De página em página, caminhamos para um poço que penetra fundo não se sabe bem onde mas com a certeza que o caminho para dali sair, se existe, está ao alcance de poucos. Não cabe ao autor dar respostas, cabe ao leitor encontrar o que quiser, ou puder: “Sei que as coisas são as coisas e assim será sempre, e que eu as verei sempre, ora de uma maneira, ora de outra. Ora com os olhos da razão, ora com os outros… E nunca mais tentarei comparar as duas coisas…”.

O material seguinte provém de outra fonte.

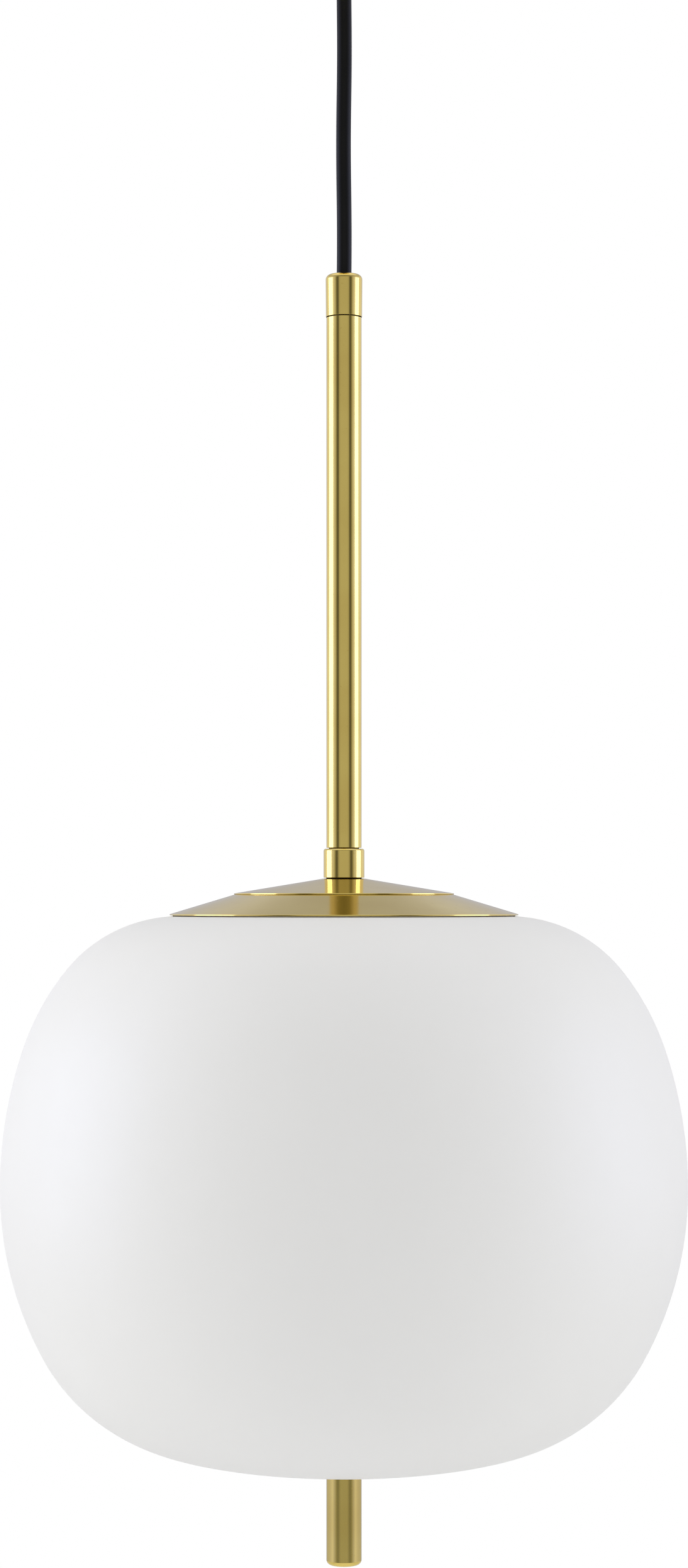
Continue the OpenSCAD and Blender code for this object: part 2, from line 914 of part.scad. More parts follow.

P.S. Acredito que O Homem Sem Qualidades seja um dos expoentes máximos da literatura, e isso tudo... Mas não haverá nada a dizer sobre este Torless? João Barrento faz uma interessantíssima introdução, em que fala de Musil e d'O Homem Sem Qualidades, justificando até a tradução do título. Uma introdução que serve para falar de tudo menos do livro que se vai ler, e é pena.